Konstas made his first century in first-class cricket against South Australia on 8 October 2024, scoring 152 runs off 241 deliveries. Konstas made another century in the second innings of the same match, making him the youngest player to score back-to-back Sheffield Shield hundreds since Ricky Ponting in 1993. He made his List A debut playing for New South Wales against South Australia on 12 November 2024 during the 2024–25 One-Day Cup.

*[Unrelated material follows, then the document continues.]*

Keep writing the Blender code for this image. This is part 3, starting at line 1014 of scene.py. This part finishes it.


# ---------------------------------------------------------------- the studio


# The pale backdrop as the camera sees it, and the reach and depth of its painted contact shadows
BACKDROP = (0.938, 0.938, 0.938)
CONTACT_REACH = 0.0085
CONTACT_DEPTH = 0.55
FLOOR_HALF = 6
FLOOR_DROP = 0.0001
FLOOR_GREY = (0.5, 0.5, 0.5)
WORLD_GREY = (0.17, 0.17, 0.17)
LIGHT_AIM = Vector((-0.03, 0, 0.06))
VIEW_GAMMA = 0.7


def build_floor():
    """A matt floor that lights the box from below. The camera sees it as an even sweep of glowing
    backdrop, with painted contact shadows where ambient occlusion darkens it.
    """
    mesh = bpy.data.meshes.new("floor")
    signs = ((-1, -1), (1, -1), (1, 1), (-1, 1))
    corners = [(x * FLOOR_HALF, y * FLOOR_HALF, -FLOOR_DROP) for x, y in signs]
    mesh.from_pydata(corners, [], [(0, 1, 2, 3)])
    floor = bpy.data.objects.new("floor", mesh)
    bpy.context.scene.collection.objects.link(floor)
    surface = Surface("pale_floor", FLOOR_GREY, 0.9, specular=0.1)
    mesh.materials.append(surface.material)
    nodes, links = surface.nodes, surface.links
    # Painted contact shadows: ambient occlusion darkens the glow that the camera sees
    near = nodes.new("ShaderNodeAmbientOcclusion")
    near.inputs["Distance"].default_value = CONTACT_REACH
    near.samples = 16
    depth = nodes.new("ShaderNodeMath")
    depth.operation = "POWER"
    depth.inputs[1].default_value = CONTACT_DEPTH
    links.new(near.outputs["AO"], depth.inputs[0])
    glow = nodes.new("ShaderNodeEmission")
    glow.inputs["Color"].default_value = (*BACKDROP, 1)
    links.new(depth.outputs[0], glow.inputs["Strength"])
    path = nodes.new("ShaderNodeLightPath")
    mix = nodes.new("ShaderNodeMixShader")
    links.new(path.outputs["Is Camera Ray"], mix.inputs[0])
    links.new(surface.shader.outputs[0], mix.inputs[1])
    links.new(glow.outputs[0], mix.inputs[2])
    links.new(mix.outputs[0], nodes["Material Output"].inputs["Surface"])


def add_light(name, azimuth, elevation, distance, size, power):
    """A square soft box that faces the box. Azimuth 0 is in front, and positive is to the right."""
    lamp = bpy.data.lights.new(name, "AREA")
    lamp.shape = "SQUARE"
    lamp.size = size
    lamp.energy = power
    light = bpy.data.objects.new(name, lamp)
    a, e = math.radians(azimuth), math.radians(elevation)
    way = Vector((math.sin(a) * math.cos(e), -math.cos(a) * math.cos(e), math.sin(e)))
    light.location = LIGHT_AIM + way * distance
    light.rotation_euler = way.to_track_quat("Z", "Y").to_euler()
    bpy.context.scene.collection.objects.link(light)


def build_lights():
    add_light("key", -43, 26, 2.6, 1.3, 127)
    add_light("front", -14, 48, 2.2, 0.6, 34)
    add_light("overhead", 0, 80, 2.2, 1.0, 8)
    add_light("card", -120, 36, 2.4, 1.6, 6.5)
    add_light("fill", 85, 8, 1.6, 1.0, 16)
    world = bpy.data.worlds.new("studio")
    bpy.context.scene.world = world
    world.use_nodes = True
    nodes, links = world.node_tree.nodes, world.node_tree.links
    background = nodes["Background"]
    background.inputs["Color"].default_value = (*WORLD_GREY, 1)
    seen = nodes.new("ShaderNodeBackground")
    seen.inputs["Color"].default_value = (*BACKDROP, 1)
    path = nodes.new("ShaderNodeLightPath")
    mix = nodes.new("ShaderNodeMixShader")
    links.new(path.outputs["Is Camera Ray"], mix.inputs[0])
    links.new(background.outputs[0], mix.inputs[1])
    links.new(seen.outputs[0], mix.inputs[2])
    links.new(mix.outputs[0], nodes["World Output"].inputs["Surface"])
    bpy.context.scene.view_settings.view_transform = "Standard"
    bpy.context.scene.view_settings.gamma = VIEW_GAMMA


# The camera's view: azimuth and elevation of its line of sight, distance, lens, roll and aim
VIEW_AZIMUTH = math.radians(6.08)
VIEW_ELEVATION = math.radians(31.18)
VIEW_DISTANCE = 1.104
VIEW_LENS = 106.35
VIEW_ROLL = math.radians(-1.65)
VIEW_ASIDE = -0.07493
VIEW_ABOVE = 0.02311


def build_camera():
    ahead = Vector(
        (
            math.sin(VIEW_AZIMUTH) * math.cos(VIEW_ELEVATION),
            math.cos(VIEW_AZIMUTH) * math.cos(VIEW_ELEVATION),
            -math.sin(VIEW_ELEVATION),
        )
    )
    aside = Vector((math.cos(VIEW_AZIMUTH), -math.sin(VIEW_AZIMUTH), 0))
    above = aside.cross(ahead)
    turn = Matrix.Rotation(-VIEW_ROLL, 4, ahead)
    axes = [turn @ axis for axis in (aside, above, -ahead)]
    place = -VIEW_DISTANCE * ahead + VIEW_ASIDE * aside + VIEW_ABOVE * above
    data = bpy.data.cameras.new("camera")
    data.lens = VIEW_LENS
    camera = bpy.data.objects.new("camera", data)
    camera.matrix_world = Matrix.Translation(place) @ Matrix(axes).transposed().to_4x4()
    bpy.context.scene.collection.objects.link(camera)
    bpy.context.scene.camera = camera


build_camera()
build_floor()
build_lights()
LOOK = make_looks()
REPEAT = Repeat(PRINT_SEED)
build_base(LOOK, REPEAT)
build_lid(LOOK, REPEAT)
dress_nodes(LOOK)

In December 2024, Konstas made his Big Bash League debut as well as his professional T20 debut playing for Sydney Thunder against Adelaide Strikers in the third match of the 2024–25 Big Bash League season at Manuka Oval, Canberra. In his debut match, Konstas scored the fastest fifty for the Sydney Thunder in Big Bash League history, from 20 deliveries. Konstas finished with a score of 56 runs having hit eight fours and two sixes.

==International career==

In July 2023, Konstas was named in the squad of the Australia under-19 team for a tour to England against the England under-19 cricket team.

In December 2023, Konstas was named as part of the Australian squad for the 2024 Under-19 Cricket World Cup. He made a century against the West Indies, scoring 108 from 121 balls.

=== India in Australia 2024/25 ===

After a good start to the 2024–25 Sheffield Shield season, Konstas was selected for the India A tour of Australia. In the 2nd innings of the second unofficial Test, Konstas scored 73 not out and, alongside teammate Beau Webster, sealed the win. Konstas was then selected for the Prime-Ministers XI 1 Dec 2024 match against India A. In the shortened game of forty six overs per side, Konstas scored 107 off 97 with 14 fours and a six against bowlers such as Mohammed Siraj and Ravindra Jadeja.

On 20 December 2024, Konstas was named in the Australian 15-man Test squad for the 2024 Boxing Day Test against India. He had his Baggy green presented to him by former Australian Captain Mark Taylor. He was brought in as a replacement to Nathan McSweeney ahead of the fourth Test match in the Border-Gavaskar series. Konstas was preferred over McSweeney due to the lack of form for the latter in his debut Test series, having scored just 72 runs across six innings in three Tests (average of 12.00).

He subsequently made a successful if eventful debut as an opener, scoring a rapid 60 runs, including many unorthodox ramp shots with four fours and two sixes. He reached 50 runs from 52 balls, the third-fastest 50 by an Australian debutant in Test cricket. During Australia's first innings, former Indian captain Virat Kohli shoulder bumped him after an over. Kohli was found guilty of breaching the ICC code of conduct and was penalised 20% of his match fee and the loss of one demerit point.

His next test at the Sydney Cricket Ground was less effective on the field, being dismissed for 23 and 22 runs on the way to an Australian match and series win. Although he was involved in a verbal incident with Indian bowler Jasprit Bumrah in the final over of Day 1, after his opening partner Usman Khawaja was accused of wasting time. After Bumrah dismissed Khawaja shortly after, Bumrah and other Indian players were seen to celebrate towards Konstas.

=== Tour of Sri Lanka 2025 ===

In January 2025, Konstas was named in Australia's squad for their two-match Test series against Sri Lanka. However, he was not selected in either match of the series and was released mid-tour to play in the Sheffield Shield for New South Wales.

=== World Test Championship Final 2025 ===

In May 2025, Konstas was named in Australia's squad for the one-off Test match against South Africa. Although he was not selected to play in the starting XI, he was a substitute fielder for Australia when Steve Smith left the field with a broken finger.

=== Tour of West Indies 2025 ===

In June 2025, Konstas was selected in Australia's starting XI in place of Marnus Labuschagne for the first test of their three-match Test series against West Indies. In the first test Konstas struggled, making scores of just three and five on an inconsistent pitch in Bridgetown, Barbados. He lost both his wickets to fast bowler Shamar Joseph.